In conclusion, this work presents a robust and automated methodology for the virtual machining of complete spiral bevel gears within a standard CAD environment. By directly simulating the material removal process based on the kinematic principles of gear generation machines, it produces high-fidelity solid models that include both the active tooth flanks and the transition fillet surfaces. The integration of a precision assessment protocol, using theoretical TCA points as a benchmark, allows for quantitative verification of the simulation’s geometric accuracy, which in this study reached sub-micron levels.
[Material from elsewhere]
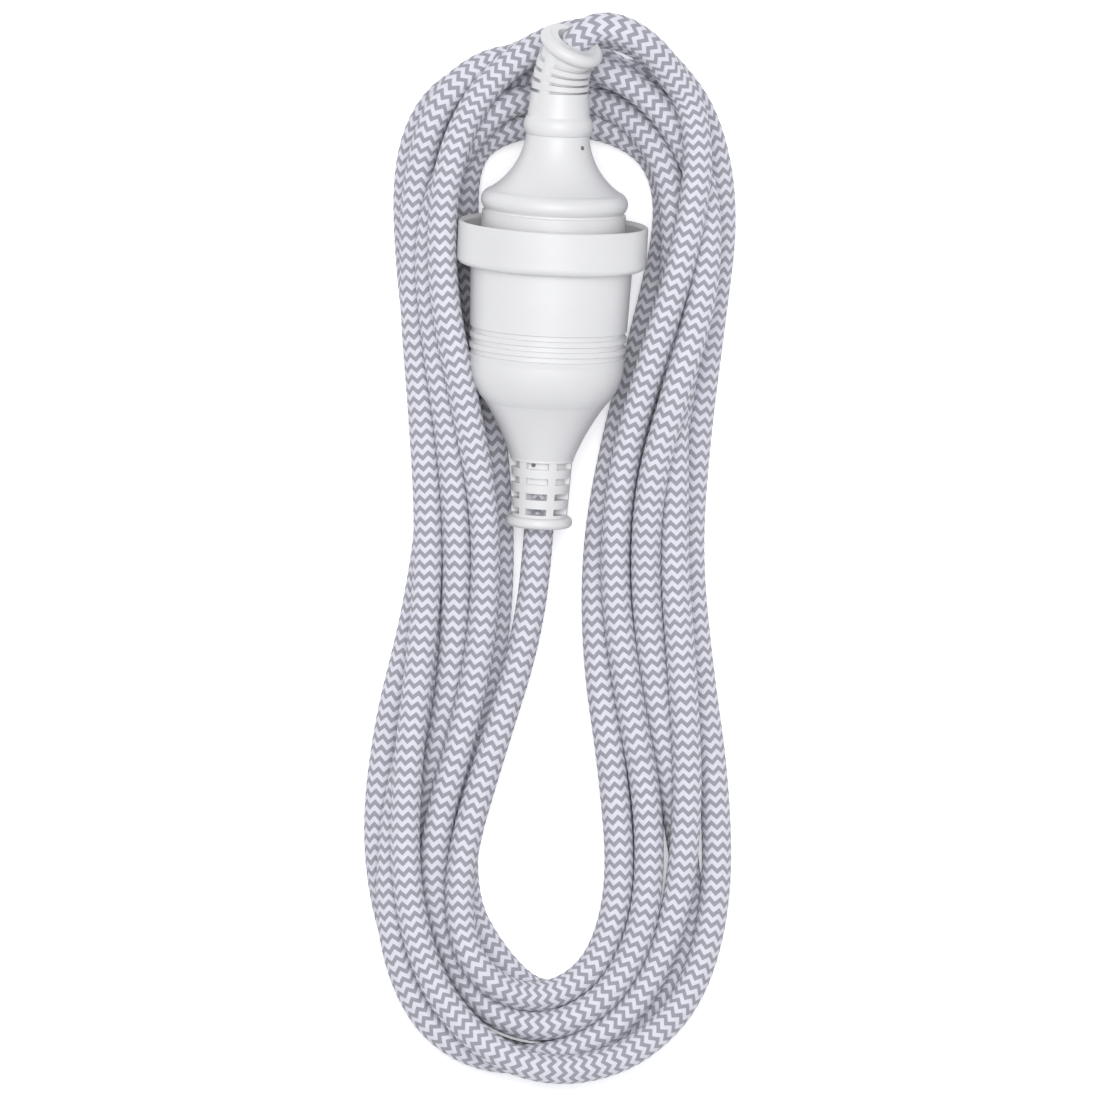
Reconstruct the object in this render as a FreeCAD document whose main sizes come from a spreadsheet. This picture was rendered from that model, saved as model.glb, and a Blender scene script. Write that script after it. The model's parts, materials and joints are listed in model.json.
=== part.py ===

This integrated virtual platform holds significant value beyond mere model creation. It enables the systematic study of manufacturing error propagation by simulating various machine tool inaccuracies (setup errors, structural deflections, thermal effects) and observing their direct impact on the tooth surface geometry of spiral bevel gears. Furthermore, it provides a reliable source of geometrically accurate models—both nominal and error-affected—for subsequent finite element analysis to study contact patterns, transmission error, and stress distributions. Future work will focus on extending the simulation to explicitly model dynamic error sources in machine tool axes, developing automated compensation algorithms to correct simulated errors, and further optimizing the discretization algorithms to improve computational efficiency for complex spiral bevel gear designs.